>>
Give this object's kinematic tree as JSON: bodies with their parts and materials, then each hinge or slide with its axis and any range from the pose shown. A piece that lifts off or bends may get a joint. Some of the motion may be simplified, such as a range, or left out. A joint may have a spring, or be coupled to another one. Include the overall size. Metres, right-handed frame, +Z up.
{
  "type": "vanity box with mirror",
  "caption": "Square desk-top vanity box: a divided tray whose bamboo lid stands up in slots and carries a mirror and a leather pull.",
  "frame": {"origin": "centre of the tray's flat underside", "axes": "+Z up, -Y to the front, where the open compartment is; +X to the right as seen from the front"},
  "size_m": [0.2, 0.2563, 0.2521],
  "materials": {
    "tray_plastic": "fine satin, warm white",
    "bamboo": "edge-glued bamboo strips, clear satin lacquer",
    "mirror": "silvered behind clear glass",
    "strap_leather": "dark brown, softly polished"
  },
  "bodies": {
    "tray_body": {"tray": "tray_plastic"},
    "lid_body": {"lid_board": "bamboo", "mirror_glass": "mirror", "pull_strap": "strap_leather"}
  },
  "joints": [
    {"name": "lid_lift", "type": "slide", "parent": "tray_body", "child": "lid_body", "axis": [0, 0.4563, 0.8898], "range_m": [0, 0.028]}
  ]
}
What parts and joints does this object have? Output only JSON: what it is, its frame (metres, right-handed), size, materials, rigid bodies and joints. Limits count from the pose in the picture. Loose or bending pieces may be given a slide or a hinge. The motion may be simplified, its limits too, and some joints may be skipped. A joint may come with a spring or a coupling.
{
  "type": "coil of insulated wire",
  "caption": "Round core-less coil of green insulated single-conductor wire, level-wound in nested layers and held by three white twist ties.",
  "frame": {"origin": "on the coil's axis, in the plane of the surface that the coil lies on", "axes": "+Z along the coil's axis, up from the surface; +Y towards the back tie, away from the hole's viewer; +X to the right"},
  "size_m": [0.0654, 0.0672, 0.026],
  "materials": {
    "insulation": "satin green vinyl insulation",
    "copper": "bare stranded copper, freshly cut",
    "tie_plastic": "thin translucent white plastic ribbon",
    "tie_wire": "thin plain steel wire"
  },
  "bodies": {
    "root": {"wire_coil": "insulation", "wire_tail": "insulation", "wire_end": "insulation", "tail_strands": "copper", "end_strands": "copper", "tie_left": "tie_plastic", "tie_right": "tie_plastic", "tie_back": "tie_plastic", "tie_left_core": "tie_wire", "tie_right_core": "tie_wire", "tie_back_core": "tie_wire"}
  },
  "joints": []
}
<<
>>
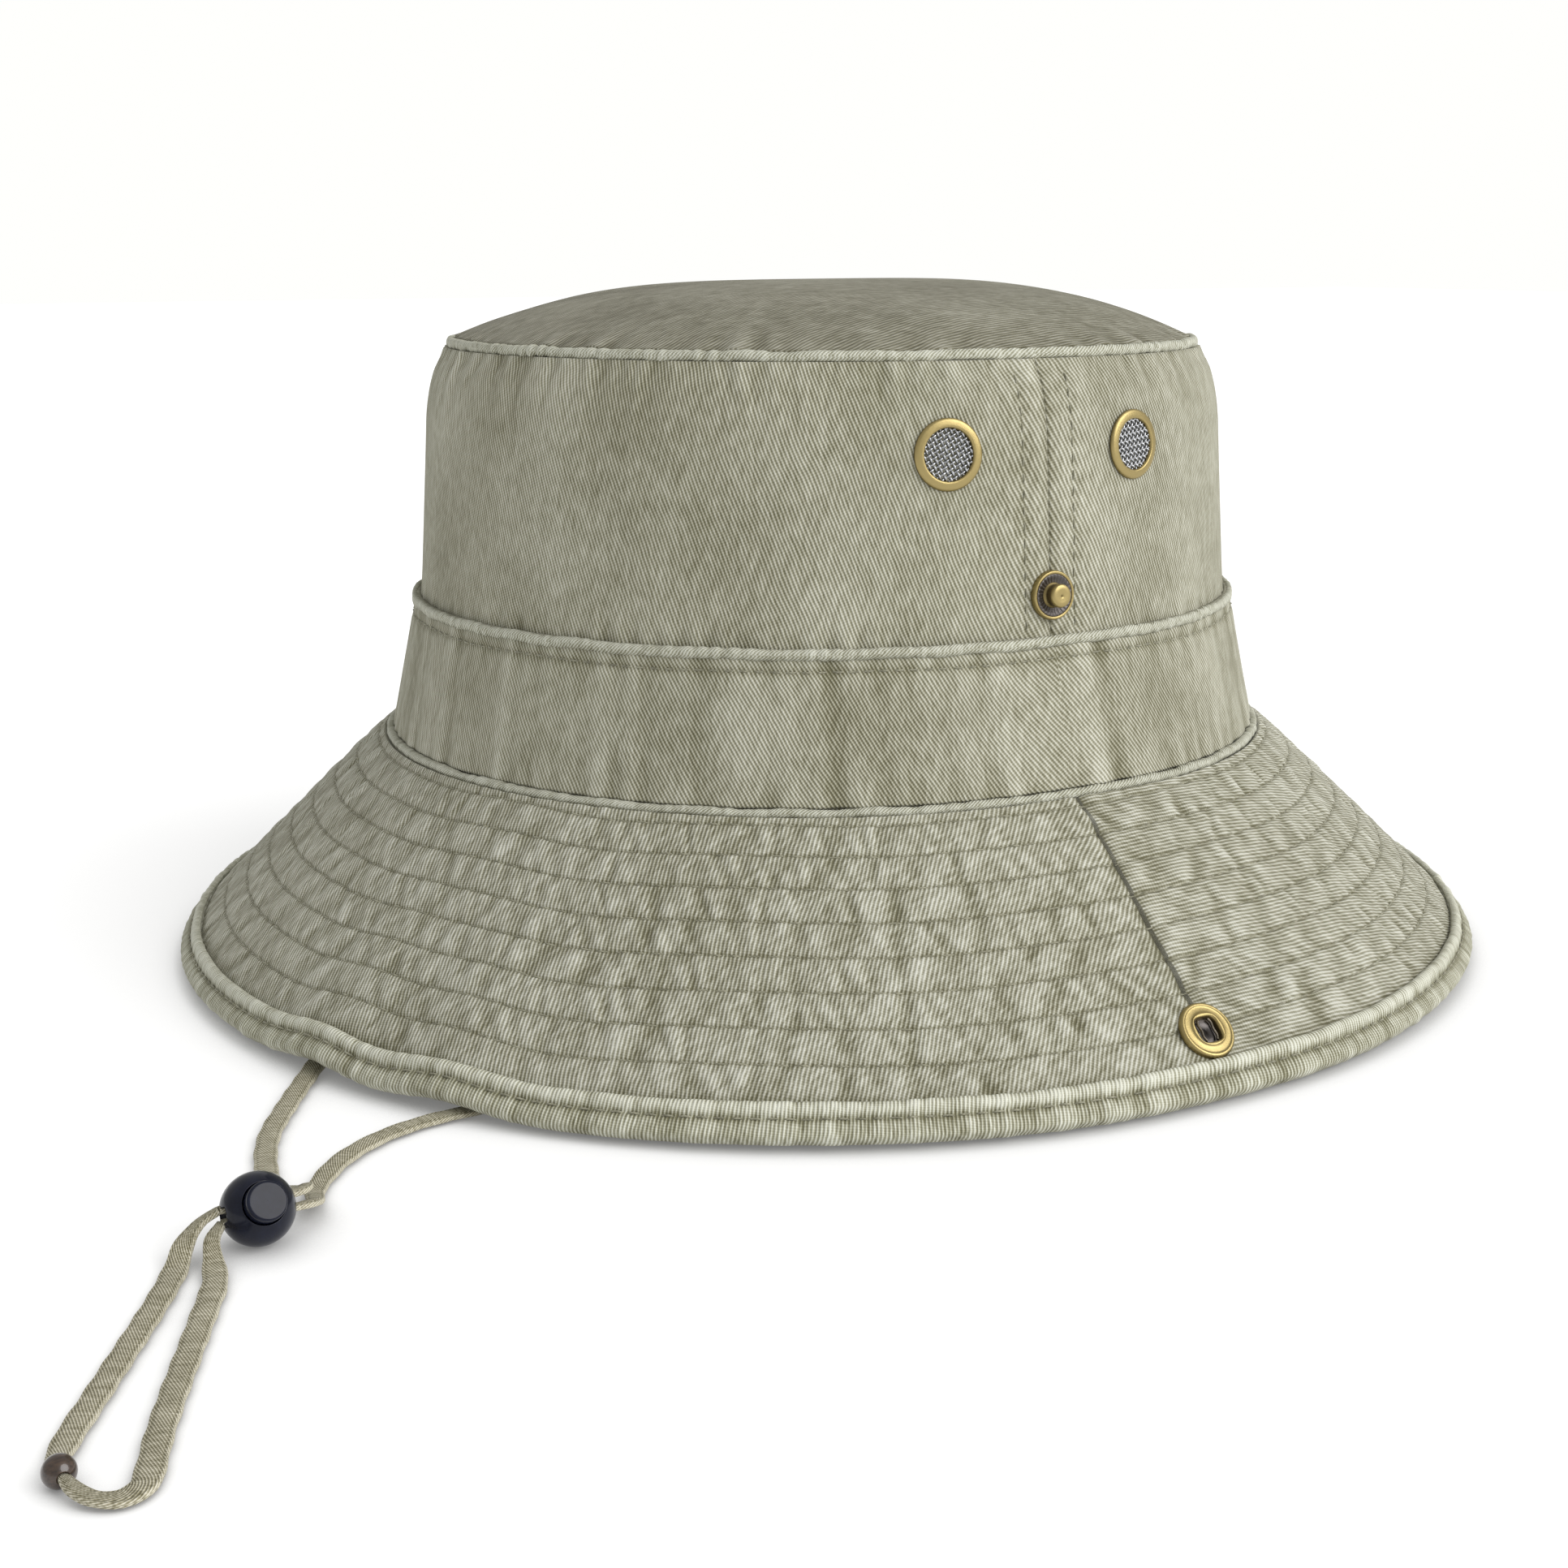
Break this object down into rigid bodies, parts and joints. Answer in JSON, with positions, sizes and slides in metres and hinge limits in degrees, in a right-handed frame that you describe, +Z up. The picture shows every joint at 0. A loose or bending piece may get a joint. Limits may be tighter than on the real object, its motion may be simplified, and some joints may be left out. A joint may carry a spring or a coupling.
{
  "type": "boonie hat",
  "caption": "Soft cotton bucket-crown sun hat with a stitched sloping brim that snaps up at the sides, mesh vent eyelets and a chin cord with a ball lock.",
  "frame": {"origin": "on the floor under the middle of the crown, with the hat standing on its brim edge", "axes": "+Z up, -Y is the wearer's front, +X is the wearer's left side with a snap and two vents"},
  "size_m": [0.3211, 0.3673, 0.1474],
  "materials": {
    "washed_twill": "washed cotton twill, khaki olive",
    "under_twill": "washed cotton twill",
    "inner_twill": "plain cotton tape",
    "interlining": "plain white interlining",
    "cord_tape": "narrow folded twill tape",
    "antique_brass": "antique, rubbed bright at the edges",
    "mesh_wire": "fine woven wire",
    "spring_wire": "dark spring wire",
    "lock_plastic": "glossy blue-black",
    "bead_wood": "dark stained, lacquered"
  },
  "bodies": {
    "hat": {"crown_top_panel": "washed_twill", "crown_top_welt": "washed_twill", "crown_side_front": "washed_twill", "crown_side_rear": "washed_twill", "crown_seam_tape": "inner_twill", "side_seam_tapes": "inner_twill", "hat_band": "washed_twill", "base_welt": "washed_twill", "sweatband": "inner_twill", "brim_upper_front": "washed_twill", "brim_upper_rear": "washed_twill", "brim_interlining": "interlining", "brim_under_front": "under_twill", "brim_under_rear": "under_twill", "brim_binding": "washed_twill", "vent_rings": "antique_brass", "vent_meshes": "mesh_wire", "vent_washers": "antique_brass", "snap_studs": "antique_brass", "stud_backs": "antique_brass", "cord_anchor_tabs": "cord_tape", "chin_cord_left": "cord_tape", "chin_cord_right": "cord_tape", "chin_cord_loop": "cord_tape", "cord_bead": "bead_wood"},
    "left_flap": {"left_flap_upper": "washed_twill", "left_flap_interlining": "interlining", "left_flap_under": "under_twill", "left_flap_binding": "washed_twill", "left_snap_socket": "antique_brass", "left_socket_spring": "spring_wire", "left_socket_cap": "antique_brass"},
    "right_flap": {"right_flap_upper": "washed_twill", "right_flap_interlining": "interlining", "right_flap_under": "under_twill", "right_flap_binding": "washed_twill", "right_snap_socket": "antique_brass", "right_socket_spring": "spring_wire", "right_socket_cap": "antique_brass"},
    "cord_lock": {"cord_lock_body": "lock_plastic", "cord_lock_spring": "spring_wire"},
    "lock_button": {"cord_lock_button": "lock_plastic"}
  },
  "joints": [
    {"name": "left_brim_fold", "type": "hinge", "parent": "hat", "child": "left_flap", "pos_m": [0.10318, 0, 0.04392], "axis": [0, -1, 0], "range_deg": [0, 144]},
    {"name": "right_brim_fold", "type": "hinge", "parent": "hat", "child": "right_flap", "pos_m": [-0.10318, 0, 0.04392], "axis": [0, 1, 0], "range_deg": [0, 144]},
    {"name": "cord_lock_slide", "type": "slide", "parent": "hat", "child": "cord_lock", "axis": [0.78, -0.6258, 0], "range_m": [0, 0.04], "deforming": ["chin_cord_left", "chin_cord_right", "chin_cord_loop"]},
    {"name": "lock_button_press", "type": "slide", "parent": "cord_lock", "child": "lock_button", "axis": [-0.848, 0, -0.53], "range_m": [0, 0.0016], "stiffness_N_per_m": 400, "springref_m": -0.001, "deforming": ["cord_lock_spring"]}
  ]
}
<<
What needs to be done — Find the lines holding "that" and list every one.

Reply —
Give this object's kinematic tree as JSON: bodies with their parts and materials, then each hinge or slide with its axis and any range from the pose shown. A piece that lifts off or bends may get a joint. Some of the motion may be simplified, such as a range, or left out. A joint may have a spring, or be coupled to another one. Include the overall size. Metres, right-handed frame, +Z up.
  "frame": {"origin": "on the coil's axis, in the plane of the surface that the coil lies on", "axes": "+Z along the coil's axis, up from the surface; +Y towards the back tie, away from the hole's viewer; +X to the right"},
Break this object down into rigid bodies, parts and joints. Answer in JSON, with positions, sizes and slides in metres and hinge limits in degrees, in a right-handed frame that you describe, +Z up. The picture shows every joint at 0. A loose or bending piece may get a joint. Limits may be tighter than on the real object, its motion may be simplified, and some joints may be left out. A joint may carry a spring or a coupling.
  "caption": "Soft cotton bucket-crown sun hat with a stitched sloping brim that snaps up at the sides, mesh vent eyelets and a chin cord with a ball lock.",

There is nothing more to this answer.